** start Data to process **
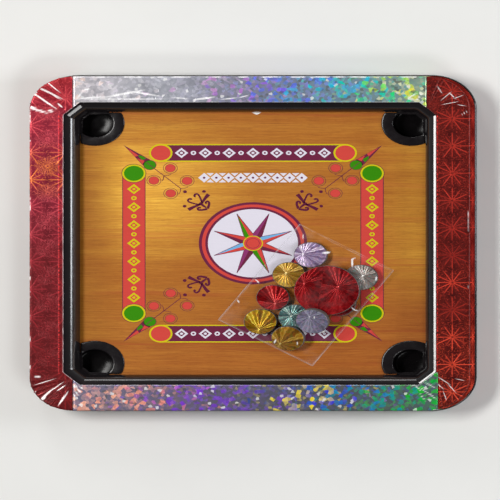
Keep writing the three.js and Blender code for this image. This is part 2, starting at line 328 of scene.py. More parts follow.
class Paint(Nodes):
    """One procedural material."""

    def __init__(self, name, roughness=0.4, metallic=0.0, specular=0.5):
        self.material = bpy.data.materials.new(name)
        self.material.use_nodes = True
        super().__init__(self.material.node_tree)
        self.shader = self.tree.nodes["Principled BSDF"]
        self.set("Roughness", roughness)
        self.set("Metallic", metallic)
        self.set("Specular IOR Level", specular)

    def set(self, name, value):
        """Links or sets one input of the surface shader."""
        self.put(self.shader.inputs[name], value)

    def vector(self, operation, a, b=None, scale=None):
        """The result of a calculation with vectors."""
        made = self.node("ShaderNodeVectorMath", operation=operation)
        self.put(made.inputs[0], a)
        self.put(made.inputs[1], b)
        if scale is not None:
            self.put(made.inputs["Scale"], scale)
        return self.output(made, "Value" if operation == "LENGTH" else "Vector")

    def join(self, x, y, z=0.0):
        """A vector from its three parts."""
        made = self.node("ShaderNodeCombineXYZ")
        for socket, value in zip(made.inputs, (x, y, z)):
            self.put(socket, value)
        return self.output(made, 0)

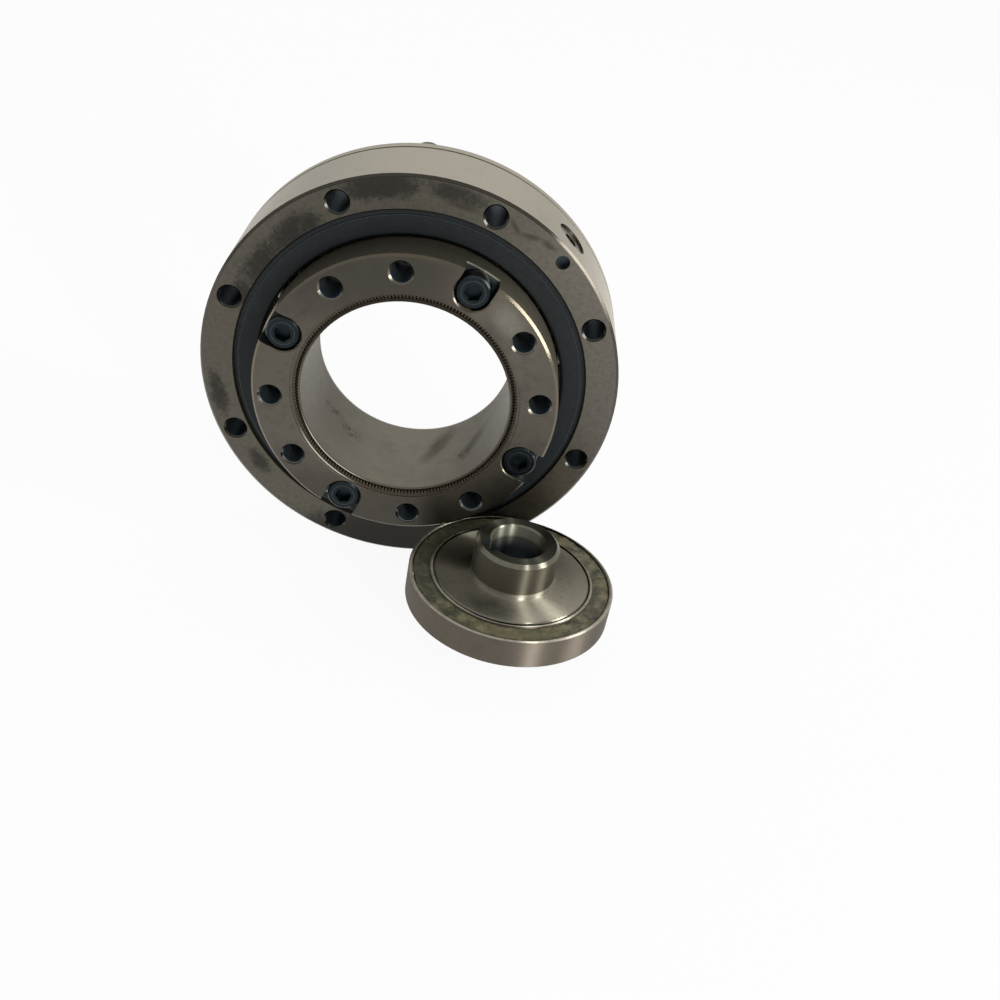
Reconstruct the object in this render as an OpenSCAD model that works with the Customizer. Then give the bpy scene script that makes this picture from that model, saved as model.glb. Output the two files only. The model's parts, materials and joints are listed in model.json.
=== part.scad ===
// Strain wave gear unit with its wave generator taken out.
// The gear unit stands on the rim of its bearing, its axis along Y and its front (the circular spline) facing -Y.
// The wave generator stands on its rear boss in front of the unit, its axis along Z.
// Origin: on the unit's axis, in the plane of the bearing's front face. Millimetres, degrees.

/* [Bearing outer ring] */
// Outer diameter of the bearing's outer ring
case_d = 70; // [66:0.5:76]
// Thickness of the outer ring
ring_t = 14.1; // [13:0.1:16]
// Bevel on the outer ring's rims
ring_bevel = 0.45; // [0.2:0.05:0.8]
// Wall between the case bolt holes and the rim
rim_wall = 1.25; // [1.1:0.05:1.6]
// Number of case bolt holes
case_holes = 8; // [6:2:8]
// Diameter of the case bolt holes
case_hole_d = 3.5; // [3:0.1:3.8]
// Angle of the first case bolt hole, from +X towards +Z
case_turn = 27; // [20:0.5:35]
// Bevel at the mouths of the bolt holes
hole_bevel = 0.3; // [0.1:0.05:0.4]
// Wall between the case bolt holes and the seat for the front seal
seat_wall = 0.85; // [0.5:0.05:1.2]
// Depth of the seat for the front seal
seal_seat_depth = 3; // [2:0.1:3.4]
// Bevel on the seal seat's edge
seal_seat_bevel = 0.2; // [0.1:0.05:0.3]

/* [Crossed rollers] */
// Distance from the outer ring's rim to the rollers' centres
track_inset = 10; // [9.7:0.1:10.3]
// Diameter of a roller
roller_d = 4; // [3.6:0.1:4]
// How much shorter than its diameter a roller is
roller_short = 0.3; // [0.2:0.05:0.6]
// Bevel at a roller's ends
roller_bevel = 0.3; // [0.1:0.05:0.5]
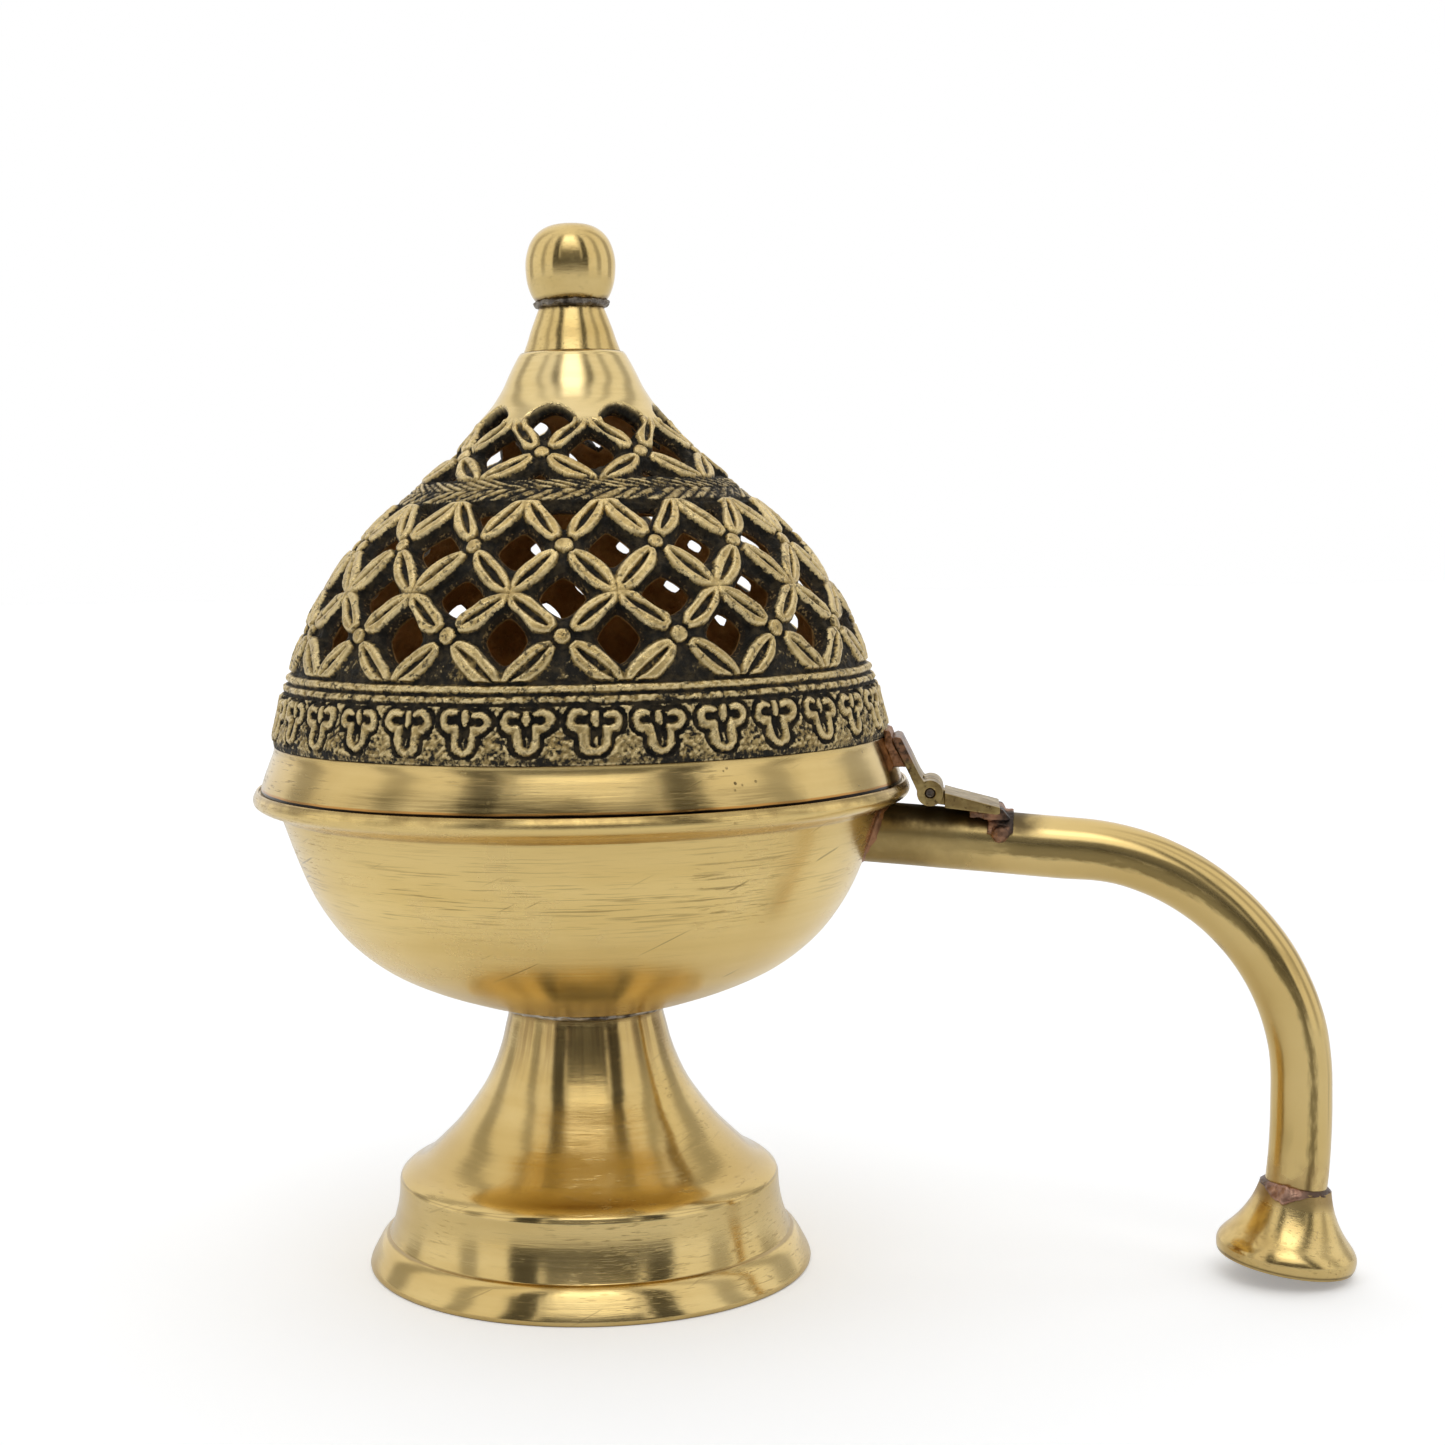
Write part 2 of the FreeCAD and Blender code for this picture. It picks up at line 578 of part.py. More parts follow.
** end Data to process **
§ Stated goal
Repeat the data precisely, reproducing every entry.

§ In response
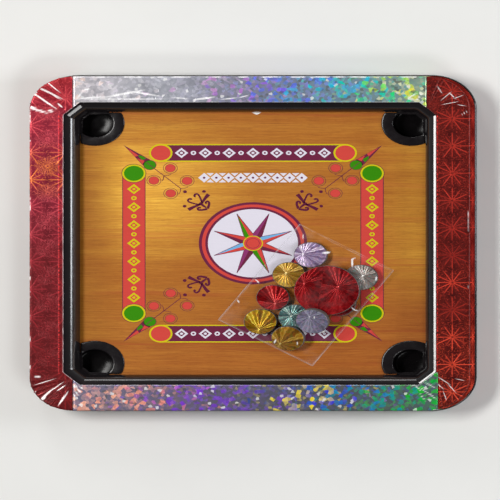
Keep writing the three.js and Blender code for this image. This is part 2, starting at line 328 of scene.py. More parts follow.
class Paint(Nodes):
    """One procedural material."""

    def __init__(self, name, roughness=0.4, metallic=0.0, specular=0.5):
        self.material = bpy.data.materials.new(name)
        self.material.use_nodes = True
        super().__init__(self.material.node_tree)
        self.shader = self.tree.nodes["Principled BSDF"]
        self.set("Roughness", roughness)
        self.set("Metallic", metallic)
        self.set("Specular IOR Level", specular)

    def set(self, name, value):
        """Links or sets one input of the surface shader."""
        self.put(self.shader.inputs[name], value)

    def vector(self, operation, a, b=None, scale=None):
        """The result of a calculation with vectors."""
        made = self.node("ShaderNodeVectorMath", operation=operation)
        self.put(made.inputs[0], a)
        self.put(made.inputs[1], b)
        if scale is not None:
            self.put(made.inputs["Scale"], scale)
        return self.output(made, "Value" if operation == "LENGTH" else "Vector")

    def join(self, x, y, z=0.0):
        """A vector from its three parts."""
        made = self.node("ShaderNodeCombineXYZ")
        for socket, value in zip(made.inputs, (x, y, z)):
            self.put(socket, value)
        return self.output(made, 0)

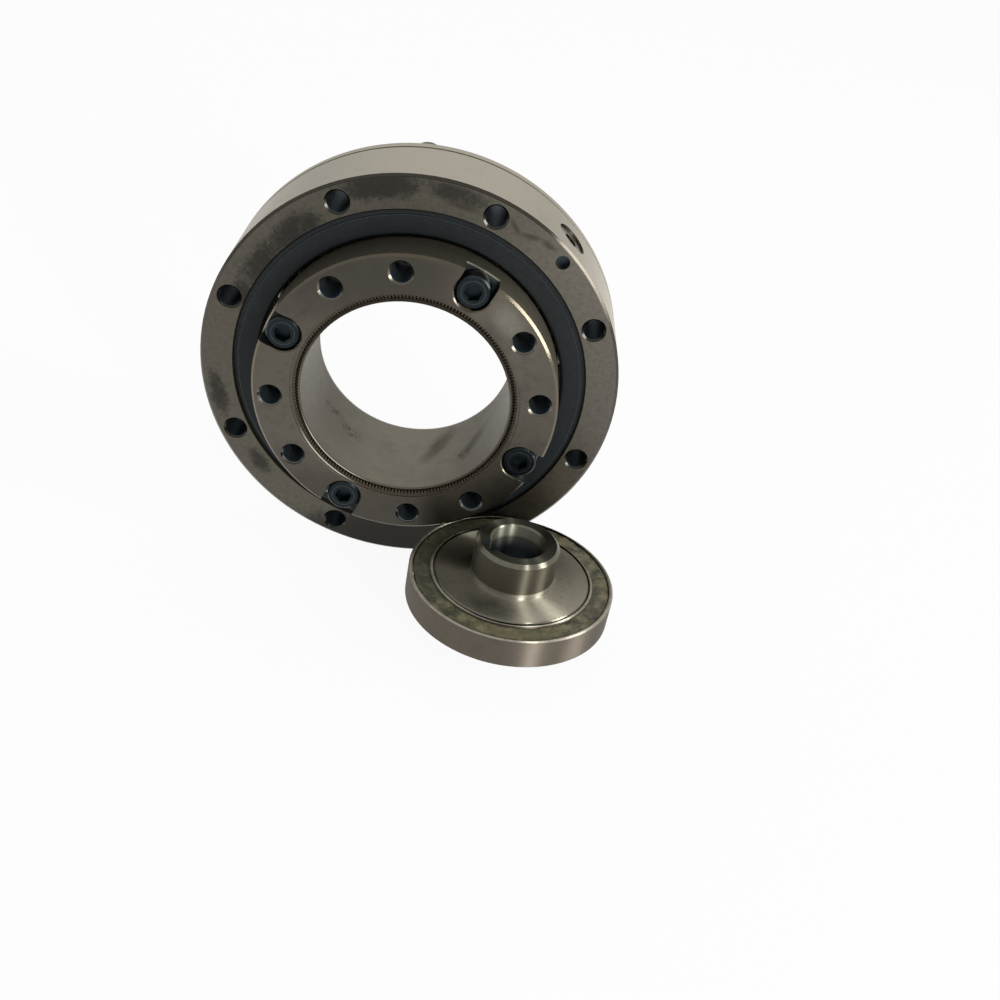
Reconstruct the object in this render as an OpenSCAD model that works with the Customizer. Then give the bpy scene script that makes this picture from that model, saved as model.glb. Output the two files only. The model's parts, materials and joints are listed in model.json.
=== part.scad ===
// Strain wave gear unit with its wave generator taken out.
// The gear unit stands on the rim of its bearing, its axis along Y and its front (the circular spline) facing -Y.
// The wave generator stands on its rear boss in front of the unit, its axis along Z.
// Origin: on the unit's axis, in the plane of the bearing's front face. Millimetres, degrees.

/* [Bearing outer ring] */
// Outer diameter of the bearing's outer ring
case_d = 70; // [66:0.5:76]
// Thickness of the outer ring
ring_t = 14.1; // [13:0.1:16]
// Bevel on the outer ring's rims
ring_bevel = 0.45; // [0.2:0.05:0.8]
// Wall between the case bolt holes and the rim
rim_wall = 1.25; // [1.1:0.05:1.6]
// Number of case bolt holes
case_holes = 8; // [6:2:8]
// Diameter of the case bolt holes
case_hole_d = 3.5; // [3:0.1:3.8]
// Angle of the first case bolt hole, from +X towards +Z
case_turn = 27; // [20:0.5:35]
// Bevel at the mouths of the bolt holes
hole_bevel = 0.3; // [0.1:0.05:0.4]
// Wall between the case bolt holes and the seat for the front seal
seat_wall = 0.85; // [0.5:0.05:1.2]
// Depth of the seat for the front seal
seal_seat_depth = 3; // [2:0.1:3.4]
// Bevel on the seal seat's edge
seal_seat_bevel = 0.2; // [0.1:0.05:0.3]

/* [Crossed rollers] */
// Distance from the outer ring's rim to the rollers' centres
track_inset = 10; // [9.7:0.1:10.3]
// Diameter of a roller
roller_d = 4; // [3.6:0.1:4]
// How much shorter than its diameter a roller is
roller_short = 0.3; // [0.2:0.05:0.6]
// Bevel at a roller's ends
roller_bevel = 0.3; // [0.1:0.05:0.5]
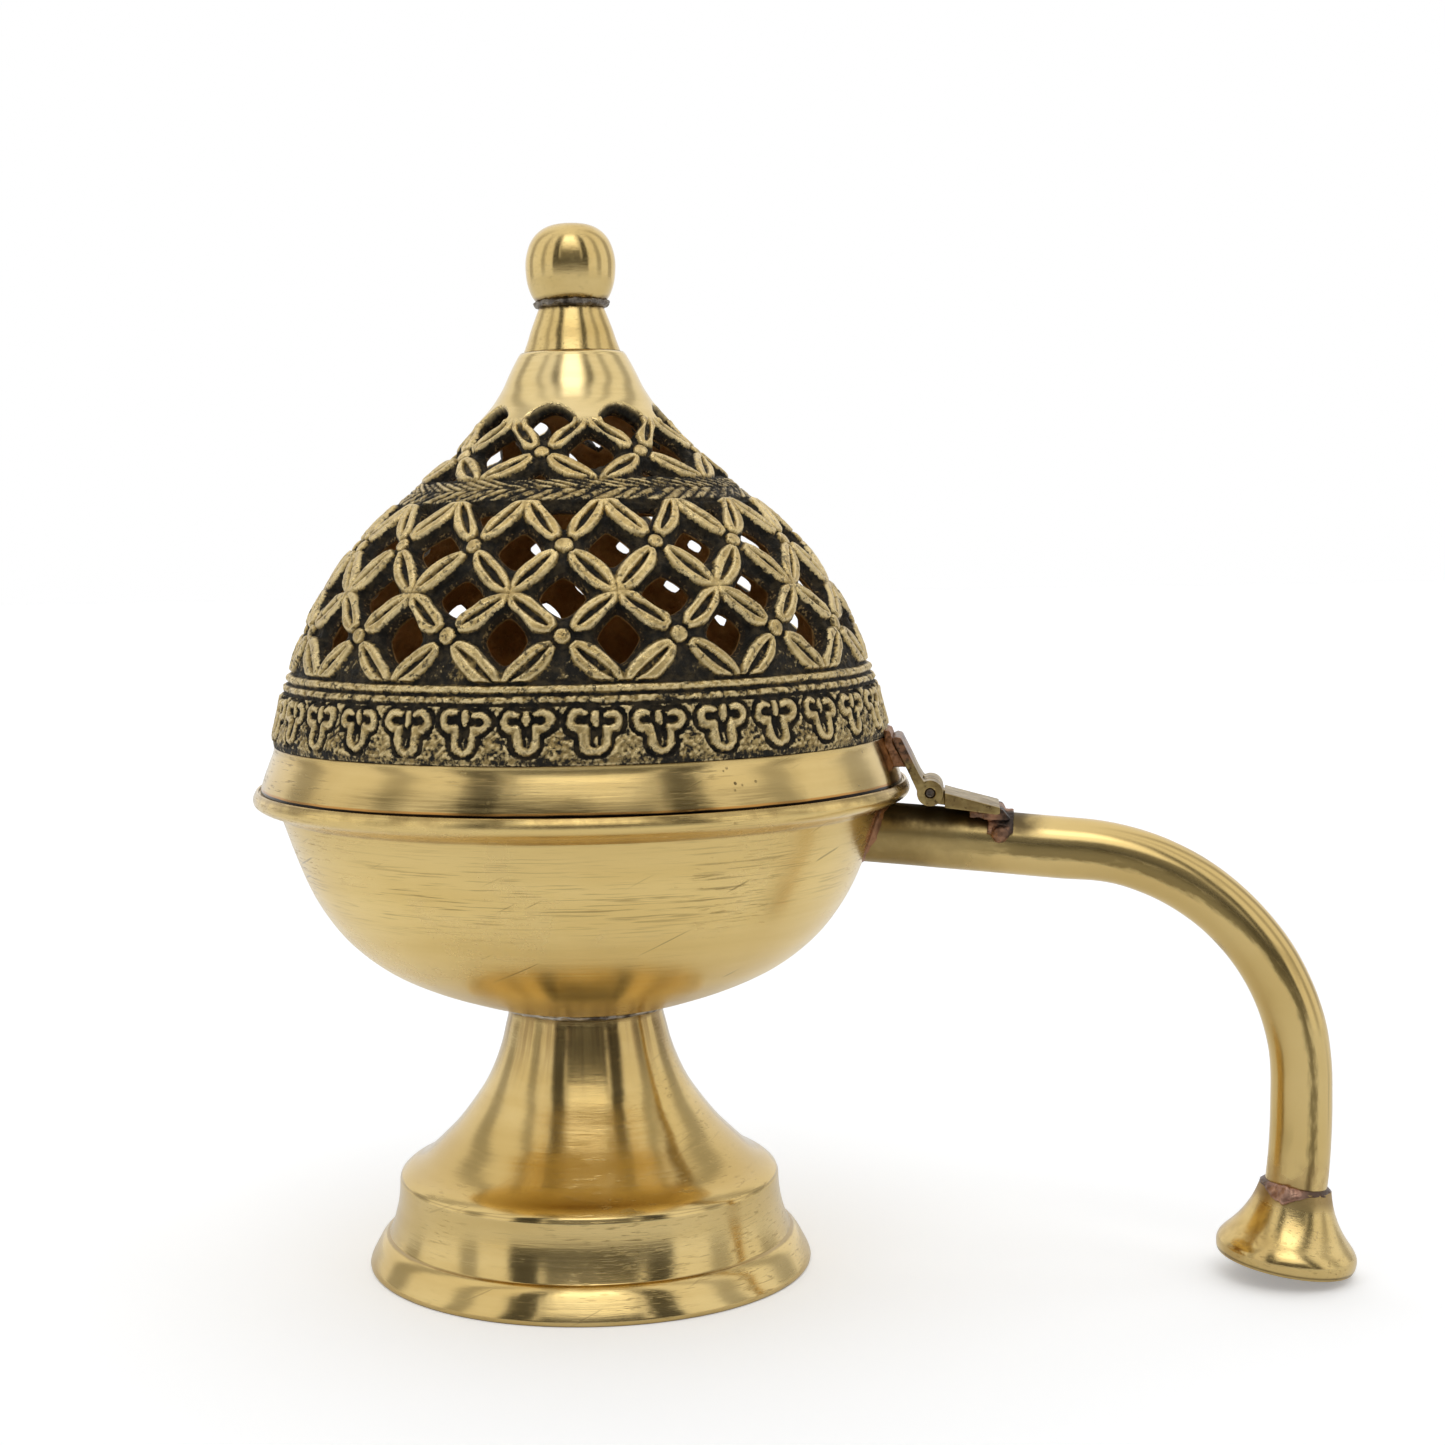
Write part 2 of the FreeCAD and Blender code for this picture. It picks up at line 578 of part.py. More parts follow.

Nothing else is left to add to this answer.